**THE EXERCISE**
Below is a listing; restate from it, character for character, the lines beginning at the line holding "in imported if" and ending at the line holding "POLYSTYRENE_IOR = 1.50", both included.

**DATA EXTRACT**
--------------------

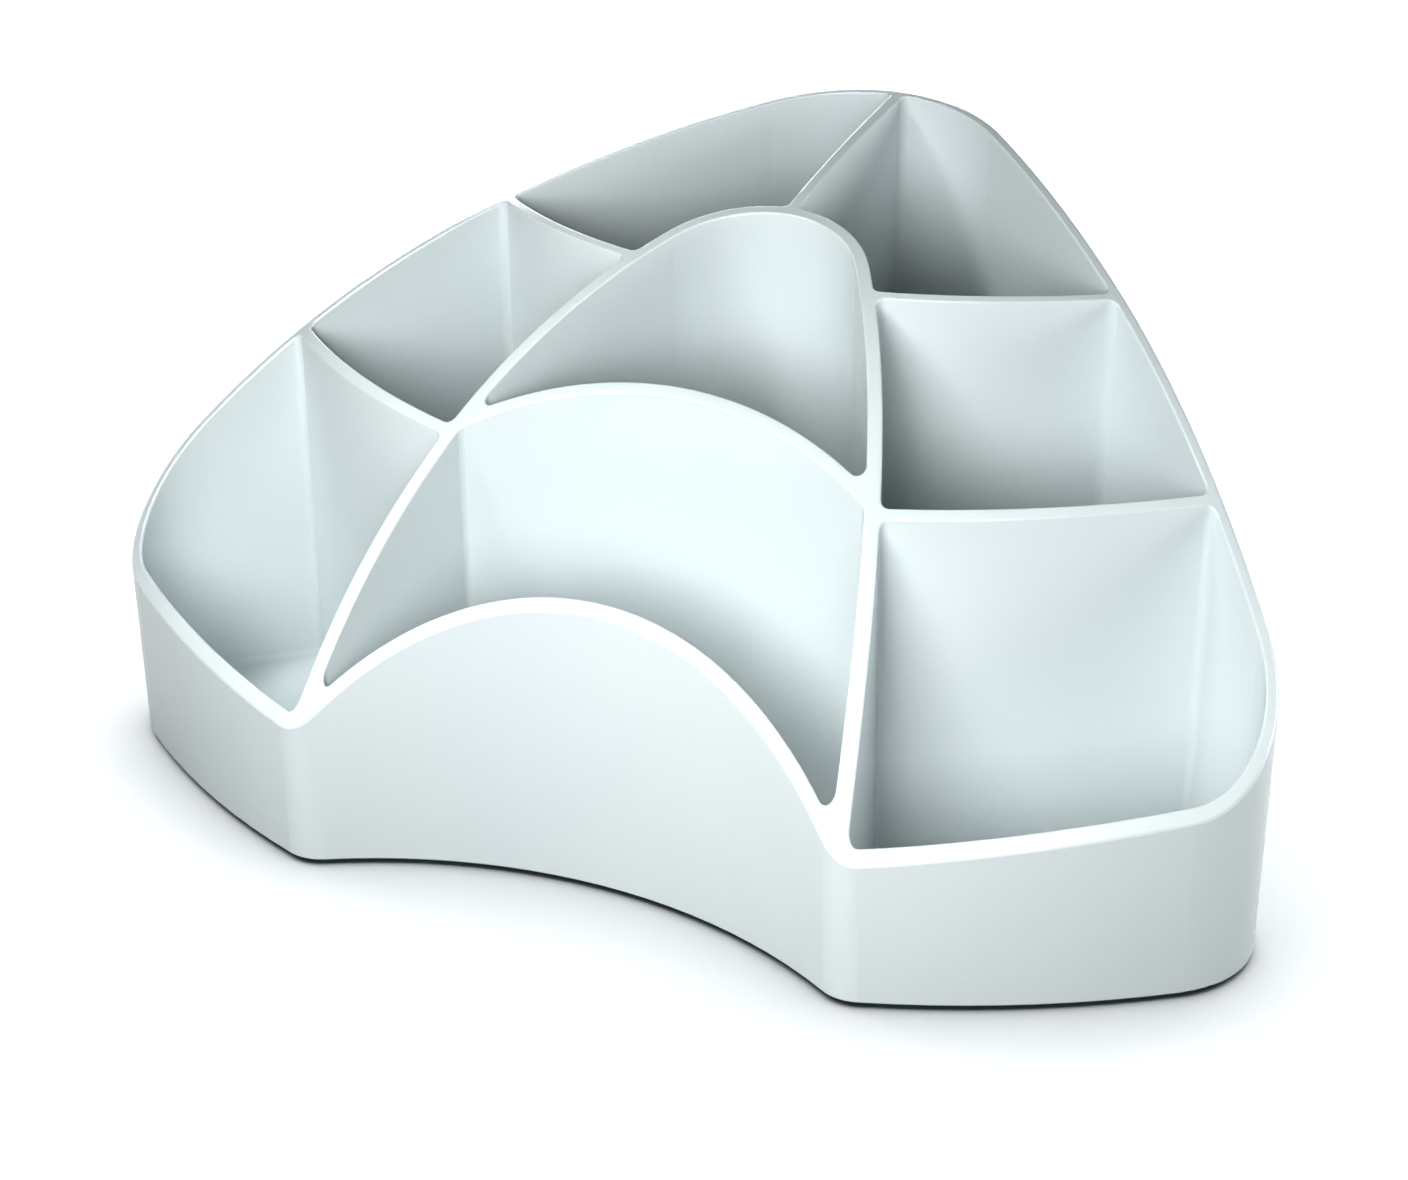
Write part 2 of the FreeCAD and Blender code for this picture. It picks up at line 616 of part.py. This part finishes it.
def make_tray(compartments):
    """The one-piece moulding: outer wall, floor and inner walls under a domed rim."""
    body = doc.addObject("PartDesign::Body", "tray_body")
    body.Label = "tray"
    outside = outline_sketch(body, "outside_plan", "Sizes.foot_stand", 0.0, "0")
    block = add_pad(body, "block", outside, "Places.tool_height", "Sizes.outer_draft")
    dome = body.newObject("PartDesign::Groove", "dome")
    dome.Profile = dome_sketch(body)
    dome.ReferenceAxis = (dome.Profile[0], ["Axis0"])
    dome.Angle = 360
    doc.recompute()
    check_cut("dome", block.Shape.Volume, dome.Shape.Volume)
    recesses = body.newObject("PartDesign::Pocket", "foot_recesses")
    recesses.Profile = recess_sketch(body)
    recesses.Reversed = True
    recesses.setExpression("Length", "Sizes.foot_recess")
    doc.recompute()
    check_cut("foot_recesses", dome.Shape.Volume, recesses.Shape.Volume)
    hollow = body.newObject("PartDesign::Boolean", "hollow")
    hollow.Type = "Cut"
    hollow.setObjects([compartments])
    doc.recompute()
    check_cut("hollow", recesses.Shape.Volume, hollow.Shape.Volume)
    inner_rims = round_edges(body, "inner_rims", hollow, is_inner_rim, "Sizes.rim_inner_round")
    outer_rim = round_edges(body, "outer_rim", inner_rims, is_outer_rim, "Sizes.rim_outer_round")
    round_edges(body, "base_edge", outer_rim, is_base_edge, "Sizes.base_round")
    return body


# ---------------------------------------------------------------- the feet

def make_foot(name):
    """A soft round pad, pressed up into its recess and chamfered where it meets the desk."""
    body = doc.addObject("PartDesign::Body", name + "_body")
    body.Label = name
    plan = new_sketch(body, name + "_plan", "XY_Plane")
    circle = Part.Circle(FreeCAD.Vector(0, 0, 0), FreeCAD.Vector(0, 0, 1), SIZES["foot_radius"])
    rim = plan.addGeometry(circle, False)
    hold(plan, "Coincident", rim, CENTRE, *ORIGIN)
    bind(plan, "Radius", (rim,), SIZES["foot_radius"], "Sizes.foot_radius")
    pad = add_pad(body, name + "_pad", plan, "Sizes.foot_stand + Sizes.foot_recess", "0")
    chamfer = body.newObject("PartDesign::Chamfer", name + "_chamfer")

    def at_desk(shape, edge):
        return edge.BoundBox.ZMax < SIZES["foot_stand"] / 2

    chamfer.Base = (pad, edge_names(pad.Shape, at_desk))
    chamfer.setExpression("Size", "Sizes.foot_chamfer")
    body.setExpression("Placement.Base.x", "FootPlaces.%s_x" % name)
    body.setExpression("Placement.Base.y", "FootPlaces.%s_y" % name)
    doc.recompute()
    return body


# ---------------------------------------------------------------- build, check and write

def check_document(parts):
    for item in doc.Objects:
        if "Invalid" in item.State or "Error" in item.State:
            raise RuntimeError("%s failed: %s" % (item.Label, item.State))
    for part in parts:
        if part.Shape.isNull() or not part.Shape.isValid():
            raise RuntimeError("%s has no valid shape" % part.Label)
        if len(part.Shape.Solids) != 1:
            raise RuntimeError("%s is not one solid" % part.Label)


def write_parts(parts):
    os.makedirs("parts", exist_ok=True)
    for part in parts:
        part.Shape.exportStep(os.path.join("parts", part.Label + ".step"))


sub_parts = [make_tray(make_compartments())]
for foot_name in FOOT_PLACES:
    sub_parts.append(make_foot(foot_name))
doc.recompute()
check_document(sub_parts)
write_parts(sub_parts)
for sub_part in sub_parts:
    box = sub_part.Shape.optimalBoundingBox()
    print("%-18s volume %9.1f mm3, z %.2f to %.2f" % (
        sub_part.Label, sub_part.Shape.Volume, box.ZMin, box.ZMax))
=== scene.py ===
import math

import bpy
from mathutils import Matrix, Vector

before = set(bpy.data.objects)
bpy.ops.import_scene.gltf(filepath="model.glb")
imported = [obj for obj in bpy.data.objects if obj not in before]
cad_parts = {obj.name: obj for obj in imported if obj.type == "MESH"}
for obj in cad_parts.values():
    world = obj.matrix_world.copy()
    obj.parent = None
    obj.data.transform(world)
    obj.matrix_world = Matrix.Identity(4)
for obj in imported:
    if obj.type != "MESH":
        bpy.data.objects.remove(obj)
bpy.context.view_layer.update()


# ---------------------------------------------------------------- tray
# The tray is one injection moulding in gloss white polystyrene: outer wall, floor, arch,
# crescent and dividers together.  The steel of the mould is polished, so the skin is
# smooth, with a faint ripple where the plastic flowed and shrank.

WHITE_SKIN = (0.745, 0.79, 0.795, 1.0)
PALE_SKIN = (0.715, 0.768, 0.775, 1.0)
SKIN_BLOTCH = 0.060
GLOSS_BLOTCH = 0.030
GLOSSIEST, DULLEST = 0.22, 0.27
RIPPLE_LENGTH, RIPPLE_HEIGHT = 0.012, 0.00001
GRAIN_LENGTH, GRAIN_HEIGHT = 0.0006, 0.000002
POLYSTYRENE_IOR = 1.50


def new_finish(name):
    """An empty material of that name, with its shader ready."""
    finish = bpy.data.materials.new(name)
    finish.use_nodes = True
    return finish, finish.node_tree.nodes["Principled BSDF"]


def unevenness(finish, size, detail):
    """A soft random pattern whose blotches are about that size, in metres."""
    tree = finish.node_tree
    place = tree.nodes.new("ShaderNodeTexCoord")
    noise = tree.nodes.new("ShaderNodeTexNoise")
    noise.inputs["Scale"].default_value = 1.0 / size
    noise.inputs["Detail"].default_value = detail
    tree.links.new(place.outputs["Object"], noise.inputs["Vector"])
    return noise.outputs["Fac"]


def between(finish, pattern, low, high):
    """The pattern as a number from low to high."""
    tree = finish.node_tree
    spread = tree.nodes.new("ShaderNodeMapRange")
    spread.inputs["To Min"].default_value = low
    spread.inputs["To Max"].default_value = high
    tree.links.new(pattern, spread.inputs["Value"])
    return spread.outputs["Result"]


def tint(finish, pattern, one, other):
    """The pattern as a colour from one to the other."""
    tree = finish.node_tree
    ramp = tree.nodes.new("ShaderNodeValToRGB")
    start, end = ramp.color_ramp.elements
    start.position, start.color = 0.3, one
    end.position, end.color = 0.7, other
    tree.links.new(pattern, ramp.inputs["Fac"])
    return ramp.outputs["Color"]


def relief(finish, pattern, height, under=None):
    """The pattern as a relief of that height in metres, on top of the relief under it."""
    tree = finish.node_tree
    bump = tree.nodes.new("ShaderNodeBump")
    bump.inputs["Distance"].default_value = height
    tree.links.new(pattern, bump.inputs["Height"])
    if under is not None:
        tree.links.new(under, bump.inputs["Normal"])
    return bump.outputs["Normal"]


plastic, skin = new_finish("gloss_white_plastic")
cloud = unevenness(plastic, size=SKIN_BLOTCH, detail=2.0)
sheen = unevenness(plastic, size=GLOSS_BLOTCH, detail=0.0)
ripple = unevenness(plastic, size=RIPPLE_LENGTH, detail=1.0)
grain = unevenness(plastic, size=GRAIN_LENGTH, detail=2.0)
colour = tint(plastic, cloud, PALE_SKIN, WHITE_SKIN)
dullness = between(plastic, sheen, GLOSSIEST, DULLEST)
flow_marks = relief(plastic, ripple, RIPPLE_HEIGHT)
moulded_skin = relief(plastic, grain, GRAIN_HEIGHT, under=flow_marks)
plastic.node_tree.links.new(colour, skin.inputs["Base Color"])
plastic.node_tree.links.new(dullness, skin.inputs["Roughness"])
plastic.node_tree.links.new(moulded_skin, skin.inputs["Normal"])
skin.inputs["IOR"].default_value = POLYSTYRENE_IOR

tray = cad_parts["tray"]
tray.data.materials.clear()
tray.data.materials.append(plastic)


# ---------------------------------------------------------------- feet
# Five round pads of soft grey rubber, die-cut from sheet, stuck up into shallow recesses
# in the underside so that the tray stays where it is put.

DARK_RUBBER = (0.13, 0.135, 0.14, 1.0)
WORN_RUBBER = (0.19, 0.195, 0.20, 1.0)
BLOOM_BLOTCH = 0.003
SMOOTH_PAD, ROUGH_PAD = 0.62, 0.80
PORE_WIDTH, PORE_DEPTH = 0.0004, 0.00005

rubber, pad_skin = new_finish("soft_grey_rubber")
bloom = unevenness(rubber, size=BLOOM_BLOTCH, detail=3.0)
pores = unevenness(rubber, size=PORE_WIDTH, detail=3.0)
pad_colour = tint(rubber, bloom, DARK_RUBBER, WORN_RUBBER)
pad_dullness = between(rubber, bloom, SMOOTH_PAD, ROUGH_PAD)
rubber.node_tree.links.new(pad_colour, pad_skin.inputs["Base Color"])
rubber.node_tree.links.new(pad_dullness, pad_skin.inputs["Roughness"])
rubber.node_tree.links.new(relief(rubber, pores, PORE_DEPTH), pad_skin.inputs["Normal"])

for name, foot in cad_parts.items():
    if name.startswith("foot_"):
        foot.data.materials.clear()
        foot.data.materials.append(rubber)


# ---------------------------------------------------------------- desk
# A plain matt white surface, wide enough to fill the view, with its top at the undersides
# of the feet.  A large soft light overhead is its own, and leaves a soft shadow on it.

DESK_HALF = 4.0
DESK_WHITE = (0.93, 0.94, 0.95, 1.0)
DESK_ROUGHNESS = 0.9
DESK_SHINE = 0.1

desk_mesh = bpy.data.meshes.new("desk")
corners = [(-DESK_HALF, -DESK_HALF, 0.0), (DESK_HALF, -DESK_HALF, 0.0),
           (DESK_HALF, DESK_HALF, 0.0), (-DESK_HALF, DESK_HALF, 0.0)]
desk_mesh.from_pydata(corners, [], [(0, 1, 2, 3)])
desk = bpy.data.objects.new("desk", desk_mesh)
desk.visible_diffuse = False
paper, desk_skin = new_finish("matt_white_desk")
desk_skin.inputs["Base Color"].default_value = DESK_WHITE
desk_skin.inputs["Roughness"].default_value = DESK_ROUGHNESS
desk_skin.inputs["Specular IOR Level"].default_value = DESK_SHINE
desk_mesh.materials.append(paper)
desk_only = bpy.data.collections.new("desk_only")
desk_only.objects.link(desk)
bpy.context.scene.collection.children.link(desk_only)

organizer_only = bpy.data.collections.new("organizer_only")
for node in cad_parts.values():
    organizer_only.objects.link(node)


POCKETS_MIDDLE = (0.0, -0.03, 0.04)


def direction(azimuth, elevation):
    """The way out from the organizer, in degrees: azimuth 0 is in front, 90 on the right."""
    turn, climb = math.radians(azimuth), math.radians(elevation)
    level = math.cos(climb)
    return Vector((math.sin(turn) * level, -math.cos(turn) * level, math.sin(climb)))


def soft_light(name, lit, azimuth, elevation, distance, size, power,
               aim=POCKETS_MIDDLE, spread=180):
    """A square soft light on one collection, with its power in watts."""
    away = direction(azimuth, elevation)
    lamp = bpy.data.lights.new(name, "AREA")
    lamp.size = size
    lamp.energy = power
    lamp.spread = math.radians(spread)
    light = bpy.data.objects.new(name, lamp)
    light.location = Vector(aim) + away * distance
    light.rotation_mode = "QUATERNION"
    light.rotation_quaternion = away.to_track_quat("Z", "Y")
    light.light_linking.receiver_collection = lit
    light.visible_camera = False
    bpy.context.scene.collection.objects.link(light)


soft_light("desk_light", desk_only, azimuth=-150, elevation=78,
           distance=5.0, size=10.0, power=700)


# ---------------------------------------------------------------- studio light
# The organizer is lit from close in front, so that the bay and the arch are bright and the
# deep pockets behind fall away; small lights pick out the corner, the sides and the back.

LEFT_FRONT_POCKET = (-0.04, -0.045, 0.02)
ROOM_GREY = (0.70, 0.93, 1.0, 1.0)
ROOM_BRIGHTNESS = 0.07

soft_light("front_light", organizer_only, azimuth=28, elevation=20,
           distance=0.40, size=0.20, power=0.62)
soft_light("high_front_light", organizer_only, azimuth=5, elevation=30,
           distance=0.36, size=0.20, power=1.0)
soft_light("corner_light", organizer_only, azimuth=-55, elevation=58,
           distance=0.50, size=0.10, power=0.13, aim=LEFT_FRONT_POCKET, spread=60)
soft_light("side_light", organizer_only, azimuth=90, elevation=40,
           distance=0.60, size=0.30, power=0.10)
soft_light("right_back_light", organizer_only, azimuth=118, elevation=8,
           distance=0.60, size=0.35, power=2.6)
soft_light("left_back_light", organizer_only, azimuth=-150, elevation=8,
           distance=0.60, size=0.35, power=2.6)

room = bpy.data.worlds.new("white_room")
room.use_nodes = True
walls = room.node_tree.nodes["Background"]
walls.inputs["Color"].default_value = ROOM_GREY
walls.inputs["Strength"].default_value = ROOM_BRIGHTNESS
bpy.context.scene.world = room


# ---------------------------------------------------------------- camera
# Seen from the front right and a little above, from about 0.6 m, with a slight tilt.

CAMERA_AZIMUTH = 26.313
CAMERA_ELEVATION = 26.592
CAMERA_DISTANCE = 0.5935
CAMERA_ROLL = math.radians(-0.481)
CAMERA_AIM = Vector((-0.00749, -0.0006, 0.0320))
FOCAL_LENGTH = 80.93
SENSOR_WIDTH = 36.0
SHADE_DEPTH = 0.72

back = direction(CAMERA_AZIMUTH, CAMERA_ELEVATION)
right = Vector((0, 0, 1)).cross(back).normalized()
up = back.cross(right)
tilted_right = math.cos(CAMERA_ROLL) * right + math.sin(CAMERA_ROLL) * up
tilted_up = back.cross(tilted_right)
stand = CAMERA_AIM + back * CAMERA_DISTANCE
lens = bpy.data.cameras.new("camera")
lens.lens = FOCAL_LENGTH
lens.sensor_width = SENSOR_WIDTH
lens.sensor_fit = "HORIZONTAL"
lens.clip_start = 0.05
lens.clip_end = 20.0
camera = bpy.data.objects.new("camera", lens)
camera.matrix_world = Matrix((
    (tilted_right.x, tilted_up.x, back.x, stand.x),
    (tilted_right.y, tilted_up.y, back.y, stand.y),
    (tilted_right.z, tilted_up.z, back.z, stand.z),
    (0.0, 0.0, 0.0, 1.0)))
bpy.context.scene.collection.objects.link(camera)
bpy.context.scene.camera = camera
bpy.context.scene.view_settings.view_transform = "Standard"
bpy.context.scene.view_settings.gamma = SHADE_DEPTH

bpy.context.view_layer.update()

--------------------

**IN RESPONSE**
cad_parts = {obj.name: obj for obj in imported if obj.type == "MESH"}
for obj in cad_parts.values():
    world = obj.matrix_world.copy()
    obj.parent = None
    obj.data.transform(world)
    obj.matrix_world = Matrix.Identity(4)
for obj in imported:
    if obj.type != "MESH":
        bpy.data.objects.remove(obj)
bpy.context.view_layer.update()


# ---------------------------------------------------------------- tray
# The tray is one injection moulding in gloss white polystyrene: outer wall, floor, arch,
# crescent and dividers together.  The steel of the mould is polished, so the skin is
# smooth, with a faint ripple where the plastic flowed and shrank.

WHITE_SKIN = (0.745, 0.79, 0.795, 1.0)
PALE_SKIN = (0.715, 0.768, 0.775, 1.0)
SKIN_BLOTCH = 0.060
GLOSS_BLOTCH = 0.030
GLOSSIEST, DULLEST = 0.22, 0.27
RIPPLE_LENGTH, RIPPLE_HEIGHT = 0.012, 0.00001
GRAIN_LENGTH, GRAIN_HEIGHT = 0.0006, 0.000002
POLYSTYRENE_IOR = 1.50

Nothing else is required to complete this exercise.